DRS has made team’s decision making easy and it seemed that Quinton de Kock forgot that the technology is available for the series. While Yuzvendra Chahal’s delivery was missing the leg stump, de Kock didn’t even look at the umpire’s decision and returned to the pavilion, let alone taking a review.
After Amla was dismissed, the onus was on de Kock to forge a partnership with skipper Faf du Plessis considering the wicket-keeper’s brilliant white-ball form against India. However, with Chahal’s introduction, the southpaw seemed vulnerable to the leggie's stock delivery and failed to keep up the momentum. The pressure that was generated by the Indian told when on the last ball of the 15th over, he was hit on the pads.

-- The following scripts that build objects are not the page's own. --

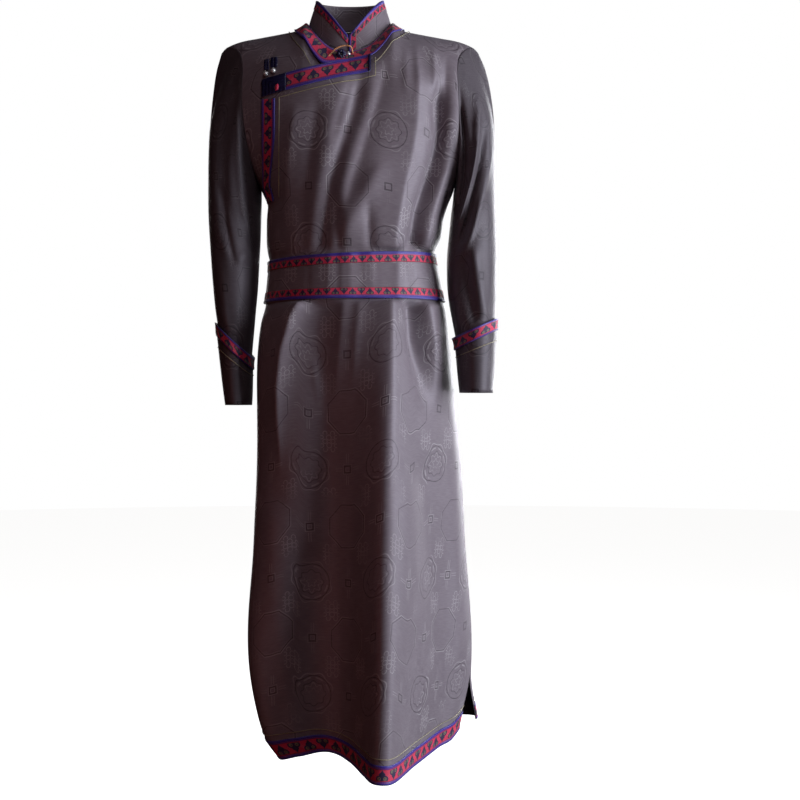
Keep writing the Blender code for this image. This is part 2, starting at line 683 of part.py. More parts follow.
def neck_trim(robe):
    turns = [360.0 * i / 36 for i in range(37)]

    def place(column, row):
        angle = math.radians(turns[column])
        ahead = math.cos(angle) >= 0.0
        deep = NECK_FRONT if ahead else NECK_BACK
        along = NECK_TRIM_FRONT if ahead else NECK_TRIM_BACK
        full = along + (NECK_TRIM_SIDE - along) * abs(math.sin(angle))
        full += NECK_TRIM_CORNER * math.sin(2.0 * angle) ** 4 if ahead else 0.0
        wide = full * (0.08 + 0.92 * (1.0 - row / NECK_TRIM_ROWS))
        x = (NECK_HALF + wide) * math.sin(angle)
        y = -(deep + wide) * math.cos(angle)
        near_front = math.exp(-(((turns[column] + 180.0) % 360.0 - 180.0 - 4.0) / 24.0) ** 2)
        return over_yoke(x, y, NECK_TRIM_LIFT + OVERLAP * near_front)

    sheet("neck_trim", "ribbon", robe, place, len(turns) - 1, NECK_TRIM_ROWS, RIBBON, closed=True)


def on_front(x, z, lift):
    """A point over the outer front, seen from the front at x and z."""
    turn = turn_at(x, CHEST)
    for _ in range(4):
        level = level_at_height(turn, z)
        turn = turn_at(x, level)
    return body(turn, level, lift)


def bands(robe):
    over = OVERLAP + SEAM + RIBBON + BAND_ROOM
    columns = 20
    xs = [CORNER_END + (BREAST_BAND_END - CORNER_END) * i / columns for i in range(columns + 1)]

    def place(column, row):
        x = xs[column]
        return on_front(x, breast_line(x) - TRIM * (1 - row / 2) - BAND_INSET, over)

    sheet("chest_band", "ribbon", robe, place, columns, 2, RIBBON)
    corner_xs = [OVERLAP_EDGE + (CORNER_END - SEAM - OVERLAP_EDGE) * i / 5 for i in range(6)]

    def place_corner(column, row):
        x = corner_xs[column]
        puff = CORNER_PUFF * math.sin(math.pi * column / 5) * math.sin(math.pi * row / 4)
        return on_front(x, breast_line(x) - TRIM * (1 - row / 4) - BAND_INSET, over + CORNER_LIFT + puff)

    sheet("corner_knot", "binding", robe, place_corner, 5, 4, RIBBON + CORNER_LIFT)
    levels = [SIDE_BAND_FOOT, *ARMHOLE_LEVELS, CHEST, SIDE_BAND_HEAD]

    def place_side(column, row):
        level = levels[row]
        edge = outer_turn(-90.0, level)
        inner = turn_at(plain_body(edge, level).x + SIDE_BAND, level)
        return body(edge + (inner - edge) * column / 4, level, over)

    sheet("side_band", "ribbon", robe, place_side, 4, len(levels) - 1, RIBBON)


def belt_lift(step, count):
    """The belt's own end lies over its start at the back, where the last columns repeat the first."""
    over_start = count - len(NECK_TURNS)
    return (BELT_WALL + RIBBON + 3 * SEAM) * smooth_step((step - over_start + 3) / 3)


def belt(robe):
    middle = [turn for turn in BACK_TURNS if turn > 180.0 - NECK_TURN - 1.0]
    turns = [turn - 360.0 for turn in middle[:-1]] + FRONT_TURNS[:-1]
    turns += [turn for turn in BACK_TURNS if turn < 180.0 + NECK_TURN + 1.0]

    def ring(step, level, lift):
        turn = turns[step]
        turn = turn + 360.0 if turn < -90.0 else turn
        point = plain_body(turn, level)
        return point + outward(turn, level) * (overlap_lift(turn) + belt_lift(step, len(turns)) + lift)

    def place(column, row):
        return ring(column, BELT_LEVELS[row], BELT_WALL + SEAM)

    sheet("belt", "damask", robe, place, len(turns) - 1, 3, BELT_WALL)
    for word, first in (("foot", 0), ("top", 2)):
        def place_trim(column, row, first=first):
            return ring(column, BELT_LEVELS[first + row], BELT_WALL + 2 * SEAM + RIBBON)

        sheet("belt_trim_" + word, "ribbon", robe, place_trim, len(turns) - 1, 1, RIBBON)


def hem_trims(robe):
    def place_front(column, row):
        turn = FRONT_TURNS[column]
        return body(turn, SKIRT_LEVELS[row], overlap_lift(turn) + SEAM + RIBBON)

    def place_back(column, row):
        return body(BACK_TURNS[column], SKIRT_LEVELS[row], SEAM + RIBBON)

    sheet("hem_trim_front", "ribbon", robe, place_front, len(FRONT_TURNS) - 1, 1, RIBBON)
    sheet("hem_trim_back", "ribbon", robe, place_back, len(BACK_TURNS) - 1, 1, RIBBON)


def ball(name, material, robe, centre, radii):
    bpy.ops.mesh.primitive_uv_sphere_add(segments=14, ring_count=8, radius=1.0)
    piece = bpy.context.object
    for vertex in piece.data.vertices:
        vertex.co = Vector([at * radius for at, radius in zip(vertex.co, radii)]) + centre
    piece.data.shade_smooth()
    return keep(piece, name, material, robe)


def closures(robe):
    """The two ball buttons at the breast corner, each with its tab."""
    for number, tab in enumerate(TABS, start=1):
        def place_tab(column, row, tab=tab):
            puff = TAB_PUFF * math.sin(math.pi * column / 4)
            x = tab.x + tab.half * (column / 2 - 1)
            return on_front(x, tab.foot + (tab.head - tab.foot) * row / 3, TAB_LIFT + puff)

        sheet(f"corner_tab_{number}", "binding", robe, place_tab, 4, 3, TAB_WALL)
        seat = on_front(tab.x, tab.ball_z, BALL - INNER_DROP / 2)
        ball(f"corner_ball_{number}", "silver", robe, seat, (BALL, BALL, BALL))


def neck_closure(robe):
    """The knot and bead that close the collar, with their cord loop."""
    def over_trim(x, z, lift):
        return on_front(x, z, lift + SEAM + NECK_TRIM_LIFT + OVERLAP)

    ball("neck_knot", "binding", robe, over_trim(-0.0125, -0.0560, 0.0061), KNOT)
    ball("neck_bead", "silver", robe, over_trim(0.0015, -0.0530, 0.0036), BEAD)
    route = [over_trim(-0.0330, -0.0560, 0.0007), over_trim(-0.0290, -0.0520, 0.0032)]
    route += [Vector((x, LOOP_Y, z)) for x, z in LOOP_BOW]
    route += [over_trim(0.0085, -0.0500, 0.0045), over_trim(0.0090, -0.0545, 0.0007)]
    curve = bpy.data.curves.new("neck_loop", "CURVE")
    curve.dimensions = "3D"
    curve.bevel_depth = CORD
    curve.bevel_resolution = 2
    curve.use_fill_caps = True
    line = curve.splines.new("POLY")
    fine = smooth_line(route, 3)
    line.points.add(len(fine) - 1)
    for spot, point in zip(line.points, fine):
        spot.co = (*point, 1.0)
    keep(bpy.data.objects.new("neck_loop", curve), "neck_loop", "gold_cord", robe)


def smooth_line(points, parts):
    """Points on a smooth curve through the given ones."""
    whole = [points[0] * 2 - points[1], *points, points[-1] * 2 - points[-2]]
    fine = []
    for a, b, c, d in zip(whole, whole[1:], whole[2:], whole[3:]):
        for k in range(parts):
            t = k / parts
            bend, turn = 2 * a - 5 * b + 4 * c - d, 3 * b - a - 3 * c + d
            fine.append(0.5 * (2 * b + (c - a) * t + bend * t**2 + turn * t**3))
    return fine + [points[-1].copy()]


def main():
    robe = clear_scene()
    outer_front(robe)
    inner_front(robe)
    back(robe)
    sleeves(robe)
    collar(robe)
    neck_trim(robe)
    bands(robe)
    belt(robe)
    hem_trims(robe)
    closures(robe)
    neck_closure(robe)


main()
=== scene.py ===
"""A Mongolian deel in silk damask with ribbon trims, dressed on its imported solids.

Metres, +Z up. The front faces -Y and the wearer's left is at +X. Cloth is made as the maker lays it: each
panel is a grid moved onto the wearer's form, with a wall inwards, and what is sewn on a panel follows the
same form a little further out.
"""

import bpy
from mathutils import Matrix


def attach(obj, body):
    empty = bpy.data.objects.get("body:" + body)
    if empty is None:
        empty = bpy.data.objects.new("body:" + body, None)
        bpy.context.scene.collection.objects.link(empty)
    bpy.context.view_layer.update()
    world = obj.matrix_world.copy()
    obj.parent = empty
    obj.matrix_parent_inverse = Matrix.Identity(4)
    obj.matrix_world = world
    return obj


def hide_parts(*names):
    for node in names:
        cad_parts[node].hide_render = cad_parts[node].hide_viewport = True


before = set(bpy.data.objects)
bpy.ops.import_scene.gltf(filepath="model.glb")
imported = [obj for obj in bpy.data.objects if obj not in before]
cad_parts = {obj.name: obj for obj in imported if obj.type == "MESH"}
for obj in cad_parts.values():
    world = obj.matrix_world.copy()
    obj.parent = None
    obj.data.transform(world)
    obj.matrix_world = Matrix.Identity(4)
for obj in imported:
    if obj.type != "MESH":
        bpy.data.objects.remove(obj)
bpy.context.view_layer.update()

import math
from collections import namedtuple

import bpy
import numpy as np
from mathutils import Vector

# ------------------------------------------------------------------------------------------------
# Studio: a pale floor where the wearer's feet would be, one large soft window on the wearer's left,
# a weak fill from the other side, and a camera at half the robe's height.
FLOOR_LEVEL = -1.47
FLOOR_REACH = 9.0
FLOOR_GLOW = 1.12
PALE = (0.86, 0.855, 0.85, 1.0)


def deselect():
    bpy.ops.object.select_all(action="DESELECT")


deselect()
bpy.ops.mesh.primitive_circle_add(vertices=128, radius=FLOOR_REACH, fill_type="NGON", location=(0, 0, FLOOR_LEVEL))
floor = bpy.context.object
floor.name = "studio_floor"
bpy.ops.object.transform_apply(location=True)
floor_paint = bpy.data.materials.new("pale floor")
floor_paint.use_nodes = True
floor_shader = floor_paint.node_tree.nodes["Principled BSDF"].inputs
for name, value in (
    ("Base Color", PALE), ("Roughness", 0.8), ("Emission Color", PALE), ("Emission Strength", FLOOR_GLOW)
):
    floor_shader[name].default_value = value
floor.data.materials.append(floor_paint)
floor.visible_diffuse = floor.visible_glossy = False


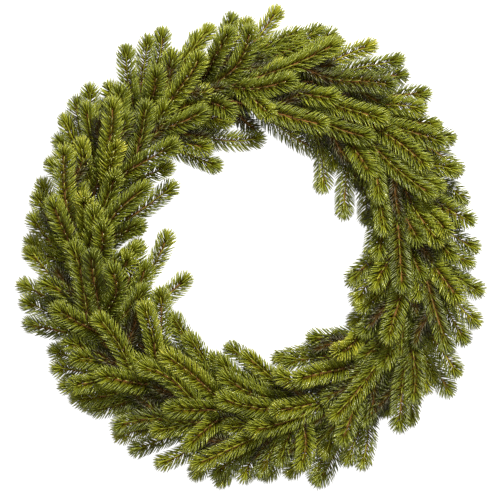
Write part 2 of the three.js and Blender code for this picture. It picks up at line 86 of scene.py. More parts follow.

However, while the ball appeared to sliding down the leg side after turning a bit off the wicket, de Kock, to the surprise of many, decided to leave the crease instantly and even didn’t care to look towards the umpire’s direction. Albeit the umpire gave him out, the hawk-eye replays suggested that the ball was missing the leg stump.
A discussion with du Plessis would have helped, but de Kock’s lack of confidence resulted in South Africa losing the plot and were reduced to 134/5 in just 28 overs. Even though his performance might not be questioned at the end of the day, his approach to the spinner will surely come up in the team meeting after the game. However, India would surely be happy after dismissing their Kryptonite below 100 in the unfamiliar conditions of South Africa for the first time in four attempts.